Income Tax Assessment Act 1936 section

Income Tax Assessment Act 1936 subsection 295-550(4)

Income Tax Assessment Act 1936 subsection 295-550(5)

Income Tax Assessment Act 1936 subsection 995-1(1)

Taxation Administration Act 1953 section 357-85 of Schedule 1

Reasons for decision

Section 295-545 of the ITAA 1997 provides that the taxable income of a complying superannuation fund is split into a non-arm’s length component and a low tax rate component.

According to subsection 995-1(1) of the ITAA 1997, the phrase ‘non-arm’s length component’ has the meaning given by section 295-545 of the ITAA 1997.

Subsection 295-545(2) of the ITAA 1997 provides that the non-arm’s length component for an income year is the entity’s non-arm’s length income for that year less any deductions to the extent that they are attributable to that income. According to subsection 995-1(1) of the ITAA 1997, the phrase ‘non-arm’s length income’ has the meaning given by section 295-550 of the ITAA 1997.

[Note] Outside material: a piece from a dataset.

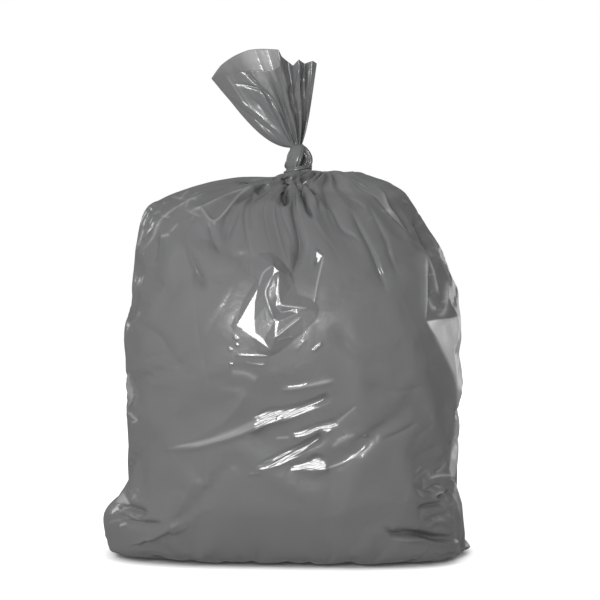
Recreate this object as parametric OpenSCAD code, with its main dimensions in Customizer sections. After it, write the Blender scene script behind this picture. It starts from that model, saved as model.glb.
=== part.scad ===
/* [Floor patch] */
// Width of the flat patch that rests on the floor
floor_w = 486; // [440:1:498]
// Depth of that patch, front to back
floor_d = 196; // [176:1:240]
/* [Foot] */
// Width where the film turns under, just above the floor
foot_w = 512; // [495:1:535]
// Depth there, front to back
foot_d = 292; // [280:1:320]
// Height of the rounded edge under the foot
foot_z = 11; // [8:1:16]
// Angle that the foot is turned by, its right end towards the viewer
foot_angle = 4; // [0:1:12]
/* [Bottom corners] */
// Width over the two bottom corners of the film
corner_w = 516; // [500:1:545]
// Depth of the bag at the height of the corners
corner_d = 346; // [325:1:380]
// Height of the corners above the floor
corner_z = 58; // [45:1:75]
// How far the folded point of the right corner sticks out
ear_out = 14; // [6:1:20]
// Height of that point above the floor
ear_z = 10; // [8:1:20]
/* [Waist] */
// Width of the pinch above the corners
waist_w = 476; // [440:1:500]
// Depth at the pinch
waist_d = 376; // [340:1:420]
// Height of the pinch
waist_z = 122; // [100:1:160]
/* [Belly] */
// Width of the belly, where the contents push out
belly_w = 482; // [455:1:525]
// Depth of the belly
belly_d = 398; // [350:1:430]
// Height of the belly
belly_z = 308; // [250:1:340]
/* [Chest] */
// Width of the chest
chest_w = 450; // [410:1:480]
// Depth of the chest
chest_d = 350; // [310:1:380]
// Height of the chest
chest_z = 416; // [390:1:440]
/* [Shoulders] */
// Width over the shoulders
shoulder_w = 390; // [350:1:405]
// Depth over the shoulders
shoulder_d = 256; // [230:1:290]
// Height of the shoulders
shoulder_z = 497; // [475:1:508]
/* [Crown] */
// Width of the crown, where the film turns in to the neck
crown_w = 300; // [250:1:325]
// Depth of the crown
crown_d = 160; // [140:1:200]
// Height of the crown
crown_z = 531; // [520:1:540]
/* [Neck] */
// Diameter of the gathered neck under the knot
neck_d = 30; // [24:1:36]
// Height of the neck, where the knot grips it
neck_z = 556; // [550:1:566]
// Sideways place of the knot, measured from the middle of the foot
neck_x = 12; // [0:1:20]
/* [Gathers] */
// Number of gathers that run out from the neck
gather_count = 17; // [12:1:20]
// Depth of a gather at its deepest
gather_depth = 11; // [6:0.5:14]
// How far from the neck the longest gather runs
gather_reach = 260; // [180:1:300]
/* [Contents] */
// Height of the lumps that the contents press into the film
lump_h = 5; // [2:0.5:8]
/* [Drape folds] */
// Depth of the folds where slack film sags over the contents
fold_depth = 8; // [4:0.5:11]
// Half width of such a fold
fold_w = 15; // [11:0.5:22]
/* [Knot] */
// Diameter of the gathered film that the knot is tied in
rope_d = 16; // [13:0.5:19]
// Width over the knot
knot_w = 42; // [38:1:48]
// Height over the knot
knot_h = 37; // [34:1:42]
/* [Tail] */
// Length of the tail from the knot to the left end of its mouth
tail_len = 161; // [120:1:180]
// Angle that the tail opens to, seen from the front
tail_fan_angle = 63; // [50:1:76]
// Angle that the middle of the tail leans to the left
tail_lean_angle = 19; // [10:1:28]
// Depth of the tail's mouth, front to back
mouth_d = 44; // [34:1:60]
// How much lower the mouth's front edge lies than its back edge
mouth_slant = 38; // [10:1:50]
// Number of pleats round the mouth
pleat_count = 13; // [9:1:15]
// Depth of the pleats at the mouth
pleat_depth = 6; // [3:0.5:8]
// Thickness of the film at the mouth, with its folded edge
film_t = 1.2; // [0.8:0.1:1.6]
/* [Hidden] */
film_colour = [0.45, 0.45, 0.455];

// Columns of points round the body, and round the tail
body_columns = 84;
tail_columns = 60;
// Rows of points from each section of the body to the next, from the floor up
section_rows = [2, 4, 6, 7, 6, 5, 5, 3, 4];
// Rows of points along the tail, and steps along the knot
tail_rows = 9;
knot_steps = 36;

// Sections of the body: height, width, depth, sideways shift, squareness
sections = [
    [0, floor_w, floor_d, -0.016 * foot_w, 4],
    [foot_z, foot_w, foot_d, -0.014 * foot_w, 3.6],
    [corner_z, corner_w, corner_d, -0.014 * foot_w, 3],
    [waist_z, waist_w, waist_d, 0.012 * foot_w, 2.9],
    [belly_z, belly_w, belly_d, 0.01 * foot_w, 2.8],
    [chest_z, chest_w, chest_d, 0.006 * foot_w, 2.6],
    [shoulder_z, shoulder_w, shoulder_d, -0.021 * foot_w, 2.4],
    [crown_z, crown_w, crown_d, neck_x - 0.016 * foot_w, 2.2],
    [neck_z - neck_d / 10, neck_d * 3.9, neck_d * 2.2, neck_x + neck_d / 2, 2],
    [neck_z, neck_d, neck_d, neck_x, 2]
];
neck_place = [neck_x, 0, neck_z];

// A smooth curve through a list of points, at place u
function spline(keys, u) =
    let (
        last = len(keys) - 1,
        i = max(0, min(floor(u), last - 1)),
        t = u - i,
        a = keys[max(i - 1, 0)],
        b = keys[i],
        c = keys[i + 1],
        d = keys[min(i + 2, last)]
    )
    b + t / 2 * (c - a + t * (2 * a - 5 * b + 4 * c - d + t * (3 * (b - c) + d - a)));

// A smooth bump that is 1 at 0 and has faded away at 2
function bump(x) = exp(-x * x);

// The difference of two angles, from -180 to 180
function turn(a, b) = (a - b + 540) % 360 - 180;

function sum(list, i = 0) = i < len(list) ? list[i] + sum(list, i + 1) : 0;

function unit(v) = v / norm(v);

// Outward direction, from one point of a surface and the points next to it
function outward(here, above, beside) = unit(cross(beside - here, above - here));

// The body before its folds: place u among the sections, direction a from the middle
function body_form(u, a) =
    let (
        s = spline(sections, u),
        across = abs(cos(a)) * 2 / s[1],
        along = abs(sin(a)) * 2 / s[2],
        reach = pow(pow(across, s[4]) + pow(along, s[4]), -1 / s[4]),
        ear = ear_out * bump(turn(a, 0) / 8) * bump(s[0] / ear_z - 1),
        askew = foot_angle * bump(s[0] / waist_z)
    )
    [s[3] + (reach + ear) * cos(a - askew), reach * sin(a - askew), s[0]];

// Gathers: direction and length of each, as uneven as hands leave them
gathers = [
    for (i = [0:gather_count - 1])
        [
            360 / gather_count * (i + 0.3 * sin(137 * i)),
            gather_reach * (0.5 + 0.5 * abs(sin(71 * i + 25)))
        ]
];
gather_half_angle = 100 / gather_count;
grip_depth = neck_d / 10;

// Depth of the gathers at distance s from the neck in direction a
function gathered(s, a) =
    -(grip_depth + (gather_depth - grip_depth) * min(1, s / neck_d / 2)) * max([
        for (g = gathers)
            bump(turn(a, g[0]) / gather_half_angle) * pow(max(0, 1 - s / g[1]), 0.7)
    ]);

// Folds of slack film: direction and share of the neck's height of either end, and share of
// fold_depth, which is above 0 for a furrow and below 0 for a ridge
drape_folds = [
    [236, 0.3, 284, 0.45, 1],
    [250, 0.25, 292, 0.34, -0.6],
    [262, 0.21, 306, 0.35, 0.8],
    [254, 0.59, 262, 0.76, -0.7],
    [270, 0.54, 276, 0.71, 0.7],
    [186, 0.17, 216, 0.19, 1],
    [168, 0.45, 190, 0.41, 0.7],
    [350, 0.2, 318, 0.18, 1],
    [346, 0.13, 312, 0.1, 0.9],
    [4, 0.63, 342, 0.45, 0.8],
    [10, 0.31, 352, 0.22, 0.8],
    [60, 0.32, 112, 0.47, 1],
    [84, 0.2, 130, 0.27, 0.8],
    [40, 0.54, 70, 0.71, 0.7],
    [140, 0.54, 118, 0.67, -0.7],
    [150, 0.17, 122, 0.11, 0.8]
];
mm_per_degree = (belly_w + belly_d) * PI / 720;

// Depth of one fold in direction a at height z
function fold(f, a, z) =
    let (
        run = [turn(f[2], f[0]) * mm_per_degree, (f[3] - f[1]) * neck_z],
        place = [turn(a, f[0]) * mm_per_degree, z - f[1] * neck_z],
        t = min(1, max(0, place * run / (run * run)))
    )
    -f[4] * fold_depth * bump(norm(place - t * run) / fold_w) * (0.35 + 0.65 * sin(180 * t));

function drape(a, z) = sum([for (f = drape_folds) fold(f, a, z)]);

// Contents that press against the film here and there
function lumps(a, z) =
    let (rise = 360 * z / neck_z)
    lump_h * (0.6 * sin(3 * a + rise / 2 + 50) * sin(1.7 * rise + 20) + 0.4 * sin(5 * a - rise + 80));

// A point of the finished body
function body_point(u, a) =
    let (
        here = body_form(u, a),
        side = outward(here, body_form(u + 0.02, a), body_form(u, a + 0.5)),
        s = norm(here - neck_place),
        free = min(1, here[2] / foot_z / 3.6),
        calm = min(1, s / neck_d / 4)
    )
    here + side * free * (gathered(s, a) + calm * (drape(a, here[2]) + lumps(a, here[2])));

// The solid between rings of as many points each, closed by a point at either end
module loft(rings, first, last) {
    n = len(rings[0]);
    top = (len(rings) - 1) * n;
    walls = [
        for (row = [0:n:top - n], i = [0:n - 1])
            let (a = row + i, b = row + (i + 1) % n)
            each [[a, b + n, b], [a, a + n, b + n]]
    ];
    ends = [
        for (i = [0:n - 1])
            let (j = (i + 1) % n)
            each [[top + n, i, j], [top + n + 1, top + j, top + i]]
    ];
    polyhedron([for (ring = rings) each ring, first, last], concat(walls, ends));
}

// The filled body, up to where its film runs into the knot
module body() {
    places = [
        for (i = [0:len(section_rows) - 1], j = [0:section_rows[i] - 1]) i + j / section_rows[i]
    ];
    rings = [
        for (u = concat(places, len(section_rows)))
            [for (i = [1:body_columns]) body_point(u, 360 * i / body_columns)]
    ];
    loft(rings, [0, 0, 0], neck_place + [0, 0, rope_d / 2]);
}

// The knot: the neck passes up through its own loop, as shares of the knot's half sizes
knot_place = neck_place + [1, 0, knot_h / 2 - 1];
knot_run = [
    [0, 0, -1.3],
    [-0.5, 0.4, -0.7],
    [-0.7, 0.8, 0.2],
    [-0.1, 0.9, 0.8],
    [0.8, 0.3, 0.6],
    [1, -0.4, -0.2],
    [0.4, -1, -0.8],
    [-0.5, -0.9, -0.9],
    [-1, 0, -0.5],
    [-0.6, 0.5, 0.3],
    [0.1, 0.2, 0.2],
    [-0.3, -0.7, 0.1],
    [-0.2, -0.5, 0.9],
    [0, 0, 1.5]
];
knot_reach = [knot_w - rope_d, knot_w * 0.8 - rope_d, knot_h - rope_d] / 2;

module knot() {
    last = len(knot_run) - 1;
    function bead(i) =
        let (p = spline(knot_run, last * i / knot_steps))
        knot_place + [for (k = [0:2]) p[k] * knot_reach[k]];
    for (i = [0:knot_steps - 1])
        hull()
            for (place = [bead(i), bead(i + 1)])
                translate(place)
                    sphere(d = rope_d, $fn = 12);
}

// The tail's root, where its film leaves the knot
tail_place = knot_place + [0, 0, knot_h / 2 - rope_d / 2];

// Length of the tail's film in direction a round the mouth, a = 270 at the front
function tail_reach(a) =
    tail_len * (0.9 - 0.11 * cos(a) + 0.05 * sin(a) - 0.12 * bump(turn(a, 52) / 24))
    - mouth_slant * sqrt(max(0, -sin(a))) * (1 - cos(a)) * 0.6;

// The tail's film at share t of its length, in direction a
function tail_form(t, a) =
    let (
        lean = tail_lean_angle * (1.4 - 0.4 * t) - tail_fan_angle / 2 * cos(a) * (1.2 - 0.2 * t),
        root = rope_d / 2 * (1 - t),
        run = t * tail_reach(a)
    )
    tail_place + [
        root * cos(a) - run * sin(lean),
        (root + mouth_d / 2 * t) * sin(a),
        run * cos(lean)
    ];

// Pleats, deeper to the right where the film bunches up
function tail_point(t, a, inside = 0) =
    let (
        here = tail_form(t, a),
        side = outward(here, tail_form(t + 0.02, a), tail_form(t, a + 0.5)),
        share = t * (0.6 + 0.4 * cos(a))
    )
    here + side * (pleat_depth * share * sin(pleat_count * a + 40 * t) - inside);

// The open tail above the knot: its film runs up to the mouth and back down inside
module tail() {
    outside = [for (j = [0:tail_rows]) [j / tail_rows, 0]];
    inside = [for (j = [tail_rows:-1:2]) [j / tail_rows, film_t]];
    rings = [
        for (row = concat(outside, inside))
            [for (i = [1:tail_columns]) tail_point(row[0], 360 * i / tail_columns, row[1])]
    ];
    loft(rings, tail_place - [0, 0, rope_d / 4], tail_place + [0, 0, rope_d]);
}

module bin_bag() {
    color(film_colour)
        union() {
            body();
            knot();
            tail();
        }
}

bin_bag();
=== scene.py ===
import math

import bpy
import numpy as np
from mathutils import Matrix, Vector
from mathutils.geometry import delaunay_2d_cdt


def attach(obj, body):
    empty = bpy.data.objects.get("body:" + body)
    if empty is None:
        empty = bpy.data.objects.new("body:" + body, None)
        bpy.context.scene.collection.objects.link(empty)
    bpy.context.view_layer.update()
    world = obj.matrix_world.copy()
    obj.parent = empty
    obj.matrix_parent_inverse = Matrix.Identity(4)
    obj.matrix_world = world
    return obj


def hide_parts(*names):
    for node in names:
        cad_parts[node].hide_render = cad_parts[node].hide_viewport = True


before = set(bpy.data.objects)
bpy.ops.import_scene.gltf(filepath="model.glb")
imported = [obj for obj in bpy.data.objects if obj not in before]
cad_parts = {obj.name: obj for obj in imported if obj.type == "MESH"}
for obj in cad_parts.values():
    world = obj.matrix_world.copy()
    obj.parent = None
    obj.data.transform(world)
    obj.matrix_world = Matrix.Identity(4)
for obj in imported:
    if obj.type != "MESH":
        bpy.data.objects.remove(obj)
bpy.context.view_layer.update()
bpy.ops.object.select_all(action="DESELECT")

# The camera stands three metres in front of the bag with a long lens, a little above the
# bag's middle, and looks down on it by three degrees.
sight_distance = 3.0
sight_fall = math.radians(3)
sight_aim = np.array([0.016, 0, 0.365])
sight_width = 0.87
sight_ahead = np.array([0, math.cos(sight_fall), -math.sin(sight_fall)])
sight_up = np.array([0, math.sin(sight_fall), math.cos(sight_fall)])
sight_place = sight_aim - sight_distance * sight_ahead
bpy.ops.object.camera_add(location=sight_place, rotation=(math.pi / 2 - sight_fall, 0, 0))
camera = bpy.context.object
camera.name = "camera"
camera.data.sensor_width = 36
camera.data.lens = camera.data.sensor_width * sight_distance / sight_width
bpy.context.scene.camera = camera


def seen(points):
    """Where points show in the picture: millimetres right of the bag's middle and up from the floor."""
    ray = points - sight_place
    near = sight_distance / (ray @ sight_ahead)
    return 1000 * np.stack([ray[..., 0] * near + sight_aim[0], ray @ sight_up * near + sight_aim[2]], axis=-1)


# The studio's lamps: two windows that light the bag from the front left and the back, a softbox
# whose mirror image makes the white glints on the film, and two pale cards behind the bag, which
# the film shows at glancing angles: a wide one right and a small one left.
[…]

There are various subsections in section 295-550 of the ITAA 1997 under which amounts of ordinary income or statutory income of a complying superannuation fund are non-arm’s length income of that fund. Subsections 295-550(4) and (5) of the ITAA 1997 specifically apply to such amounts derived as a beneficiary of a trust.

Subsection 295-550(4) of the ITAA 1997 provides that:

Income *derived by the entity as a beneficiary of a trust, other than because of holding a fixed entitlement to the income, is non-arm’s length income of the entity.

*To find definitions of asterisked terms, see the Dictionary, starting at section 995-1.

Subsection 295-550(5) of the ITAA 1997 provides that:

Other income *derived by the entity as a beneficiary of a trust through holding a fixed entitlement to the income of the trust is non-arm’s length income of the entity if:

        (a) the entity acquired the entitlement under a *scheme, or the income was derived under a scheme, the parties to which were not dealing with each other at *arm’s length; and

        (b) the amount of the income is more than the amount that the entity might have been expected to derive if those parties had been dealing with each other at arm’s length.

      *To find definitions of asterisked terms, see the Dictionary, starting at section 995-1.

Fixed entitlement to trust income

In paragraph 102 of Taxation Ruling TR 2006/7 Income tax: special income derived by a complying superannuation fund, complying approved deposit fund or pooled superannuation trust in relation to a year of income (TR 2006/7), the Commissioner sets out his view that a complying superannuation fund has a fixed entitlement to a trust distribution ‘if the entity’s entitlement to the distribution does not depend upon the exercise of the trustee's or any other person's discretion’.

Although TR 2006/7 is primarily concerned with former section 273 of the Income Tax Assessment Act 1936 (ITAA 1936), it is also taken to be a ruling about section 295-550 of the ITAA 1997 to the extent that it addresses issues in section 295-550 that are the same as were in the former section 273 (see paragraphs 1A and 1C of that ruling, and section 357-85 in Schedule 1 to the Taxation Administration Act 1953) which provides that a ruling about a relevant provision (the ‘old’ provision) that is re-enacted or remade (the ‘new’ provision) is taken also to be a ruling about the new provision in so far as the new provision expresses the same ideas as the old provision.

Indeed, the Commissioner has confirmed in his decision impact statement for The Trustee for the MH Ghali Superannuation Fund and Commissioner of Taxation [2012] AATA 527 that he will continue to apply the view expressed in paragraph 102 of TR 2006/7 for the purposes of subsections 295-550(4) and (5) of the ITAA 1997.

Whether a beneficiary has a fixed entitlement in the income or capital of a trust is to be determined with reference to the established legal principals and the terms of the relevant trust instrument, in this case, the Deed.

After considering the terms of the Deed, it is our view that the Fund would not hold a fixed entitlement to income of the Unit Trust. This view is based on the following factors (discretionary powers):

        The Unit Trust Trustee may determine with respect to all or any part or parts of the net income of the trust fund to do any of the following:

          ○ to pay apply or set aside the same [net income] for the unit holders in proportion to the number of units they hold;

          ○ to accumulate the same;

          ○ to pay apply or set aside the same for such charitable purposes as the trustee may think fit.

        The Unit Trust Trustee shall have a complete discretion as to the making of above determination and shall not be bound to assign any reason therefore.

        The Unit Trust Trustee may redeem and cancel all or any units held by a particular unit holder on such terms and conditions and in consideration for such payment or transfer of property as that unit holder and the trustee agree upon. If the trustee has a power to issue new units or to cancel or vary existing units, particularly if those powers can be exercised for something other than an arm’s length consideration, then it cannot be asserted that a beneficiary had a fixed entitlement in the income when it was earned.

As the Fund will not have a fixed entitlement to the income of the Unit Trust, a distribution from the Unit Trust would be non-arms-length income of the Fund under subsection 295-550(4) of the ITAA 1997.

Consequently, we are not required to consider the application of subsection 295-550(5) of the ITAA 1997 in this case.